The Committee recalls that under Article 25 of the Convention the illegal exaction of forced or compulsory labour shall be punishable as a penal offence and the Government must ensure that penalties imposed by law are really adequate and strictly enforced. The Committee hopes that the Government will provide detailed comments on the allegations referred to above, as well as full information on measures adopted or contemplated to eradicate in practice the exploitation of child labour including child bonded labour. Noting that under section 16 of the Child Labour (Prohibition and Regulation) Act, 1986, any person, police officer or inspector may file a complaint of the commission of an offence under the Act, the Committee would appreciate information on the complaints filed, in particular, in regard to bonded child labourers, prosecutions launched, penalties imposed including copies of court decisions. It also requests the Government to indicate to what extent it was possible to take advantage of complaints and/or prosecutions initiated under the 1986 Act to initiate also proceedings under the Bonded Labour System (Abolition) Act, 1976 so as to identify, free and rehabilitate the bonded children concerned. The Committee recalls in this connection that under the Bonded Labour System (Abolition) Act, 1976, the penalty provided for is imprisonment for up to three years and a fine up to Rs.2,000 while under the Child Labour (Prohibition and Regulation) Act, 1986, such penalty is imprisonment between three months and one year or a fine between Rs.10,000 to Rs.20,000.

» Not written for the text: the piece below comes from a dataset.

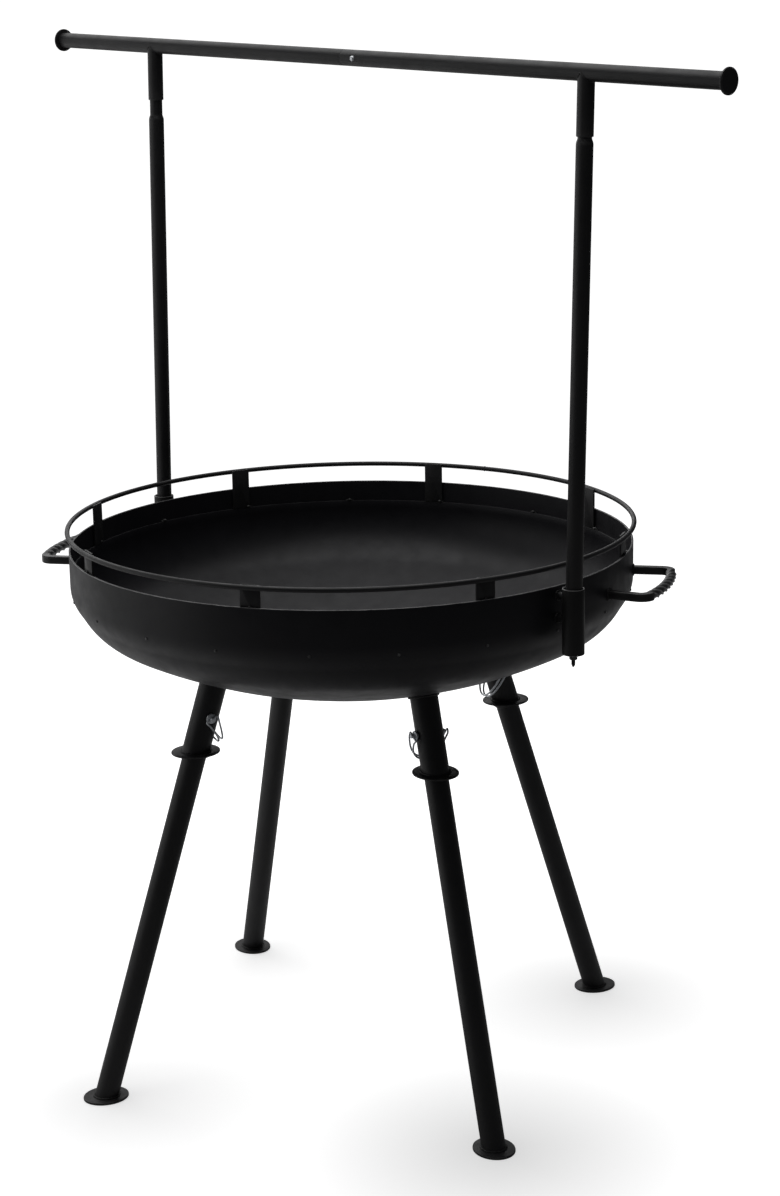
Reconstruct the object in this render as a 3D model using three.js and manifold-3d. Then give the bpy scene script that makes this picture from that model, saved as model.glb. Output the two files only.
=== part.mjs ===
// Open-fire bowl on four splayed, pinned legs, with two posts that carry a crossbar over the fire.
// Millimetres, +Z up, origin on the floor under the middle of the crossbar, +X along the crossbar.

import * as THREE from 'three';
import { mergeVertices } from 'three/addons/utils/BufferGeometryUtils.js';
import Module from 'manifold-3d';

const wasm = await Module();
wasm.setup();

const GAP = 0.3; // clearance between pieces that touch or are welded together
const degrees = THREE.MathUtils.degToRad;

// Bowl: an upright band with a dished bottom set inside it.
const RIM_Z = 882;
const BAND = { outer: 457.2, inner: 454.2, height: 70 };
const DISH = { outer: BAND.inner - GAP, thick: 3, top: -35.4, knuckleTop: -47.5, knuckle: 106, crown: 862 };
const BOWL_SIDES = 64;

// Rail ring over the rim, on straps welded inside it.
const RAIL = { radius: 458, rod: 4, z: 30.5 };
const TAB = { width: 31.75, thick: 3, face: 452.8, bottom: -35, top: 33.5, corner: 2.5, count: 8 };
const FIRST_TAB_ANGLE = degrees(-16.8); // every other strap stands over a leg
const TAB_PITCH = (2 * Math.PI) / TAB.count;

// Handles: a square bar, bent to two arms that spread and a bowed, twisted grip, halfway between two legs.
const HANDLE = { side: 12.7, chamfer: 1.2, z: -44.5, start: 450.4, spread: degrees(8), bend: 16 };
const GRIP = { middle: 522, half: 76, bow: degrees(13), turns: 2 };
const HANDLE_ANGLES = {
  handle_right: FIRST_TAB_ANGLE + TAB_PITCH,
  handle_left: FIRST_TAB_ANGLE + 5 * TAB_PITCH,
};

// Legs: tubes that stand in sleeves under the dish, each held by one pin.
const LEG = { outer: 19.05, inner: 17.05, footRadius: 466, splay: degrees(17.7), top: 655 };
const FOOT = { radius: 37.5, narrow: 0.86, thick: 4, chamfer: 1.2 }; // oval, long way outward
const SLEEVE = { outer: 22.2, inner: 19.75, top: 706, collarZ: 564.5, below: 3 };
const COLLAR = { radius: 40, narrow: 0.9, thick: 3 };
const LEG_COUNT = 4;

// Leg pins: shank and head on one axis, with a wire bail hinged in the head's cross hole.
const PIN = { z: 623, shank: 4.75, tip: -28.5, head: 7.25, headFrom: 24, headTo: 33, hinge: 29, hole: 5.1 };
const BAIL = { wire: 1.6, reach: 50, half: 30, headSide: 10.3, side: 3.5, hang: degrees(44), loop: 30.9 };

// Goalpost: two posts in sockets beside the band, and a crossbar whose stubs drop over the posts.
const POST_X = 487.9;
const SOCKET = { outer: 17, inner: 14.5, top: 1, bottom: -101 };
const PLUG = { radius: SOCKET.inner - GAP, thick: 5, hole: 3.6 };
const STUD = { radius: 3.25, top: -92, bottom: -121, taper: 4 };
const NUT = { flat: 5.5, thick: 8, hole: STUD.radius + GAP };
const SPACER = { radius: 6, heights: [-15, -50] };
const POST = { outer: 12.7, inner: 11.1, spigot: 10.5, spigotInner: 8.9, spigotLength: 74, taper: 6 };
const LEAN = degrees(1.3); // the crossbar's far stub is not quite seated, so bar and posts lean together
const SIDE_LEAN = degrees(0.35); // play in the sockets, towards +Y
const PIVOT_Z = RIM_Z - 50;
const BAR_RISE = 815.5; // crossbar's axis over the pivot
const BAR = { outer: 12.7, inner: 11.1, half: 742.5, seam: -15 };
const BAR_SPIGOT = { outer: 10.8, inner: 9.2, end: 60 };
const STUB = { outer: 12.7, inner: 10.8, length: 89.5, shoulder: 3 };
const END_DISC = { radius: 19, thick: 3, chamfer: 0.8 };
const BUTTON = { x: 15, radius: 4.2, top: 15.4, bottom: 5.5, hole: 4.6, travel: 3 };
const BUTTON_SPRING = { thick: 0.8, width: 6, length: 30, far: 8.4 };

// Heights over the pivot: posts stand on the socket plugs, and the near stub rests on its post's shoulder.
const PIVOT_FLOOR = RIM_Z + SOCKET.bottom + PLUG.thick + 2 * GAP - PIVOT_Z;
const STUB_END = BAR_RISE - STUB.length;
const FAR_DROP = 2 * POST_X * Math.tan(LEAN); // how far the far post's shoulder sits below its stub

// The box is centred on the crossbar, which leans away from the bowl's own axis.
const BOWL_X = -BAR_RISE * Math.sin(LEAN);

const finish = (name, color, roughness, metalness) => {
  const material = new THREE.MeshStandardMaterial({ color, roughness, metalness });
  material.name = name;
  return material;
};
const BOWL_COAT = finish('bowl_coat', 0x1b1b1d, 0.42, 0.1);
const FRAME_COAT = finish('frame_coat', 0x222224, 0.5, 0.1);
const ZINC = finish('zinc', 0xc9d0d2, 0.25, 1);
const SPRING_STEEL = finish('spring_steel', 0x8c9094, 0.35, 1);

// ---------------------------------------------------------------- solids

/** Turns a closed geometry into a solid, with merged corners and its faces pointing out. */
function toSolid(geometry) {
  const bare = geometry.clone();
  for (const name of Object.keys(bare.attributes)) {
    if (name !== 'position') bare.deleteAttribute(name);
  }
  const merged = mergeVertices(bare, 1e-4);
  const points = merged.attributes.position.array;
  const corners = merged.index.array;
  const triangles = [];
  let volume = 0;
  const [a, b, c] = [new THREE.Vector3(), new THREE.Vector3(), new THREE.Vector3()];
  for (let i = 0; i < corners.length; i += 3) {
    const [p, q, r] = [corners[i], corners[i + 1], corners[i + 2]];
    if (p === q || q === r || r === p) continue;
    triangles.push([p, q, r]);
    volume += a.fromArray(points, 3 * p).dot(b.fromArray(points, 3 * q).cross(c.fromArray(points, 3 * r)));
  }
  const outward = triangles.map(([p, q, r]) => (volume > 0 ? [p, q, r] : [p, r, q]));
  return new wasm.Manifold(new wasm.Mesh({
    numProp: 3,
    vertProperties: Float32Array.from(points),
    triVerts: Uint32Array.from(outward.flat()),
  }));
}

/** Turns a solid back into a geometry. */
function toGeometry(solid) {
  const { vertProperties, triVerts } = solid.getMesh();
  const geometry = new THREE.BufferGeometry();
  geometry.setAttribute('position', new THREE.BufferAttribute(vertProperties, 3));
  geometry.setIndex(new THREE.BufferAttribute(triVerts, 1));
  geometry.computeVertexNormals();
  return geometry;
}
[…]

6. The Committee notes with interest the National Policy on Child Labour and different projects and initiatives related to child labour which are referred to in the ILO "Conditions of Work Digest", Vol. 7, No. 1/1988. The Committee notes in particular with interest that the National Policy on Child Labour includes a legislative action plan, an anti-poverty oriented development programme, and an area-specific plan of action. The Committee hopes that the Government will provide information on the action already taken to put into practice this national policy and on results achieved as well as on any further concrete steps envisaged in the near future.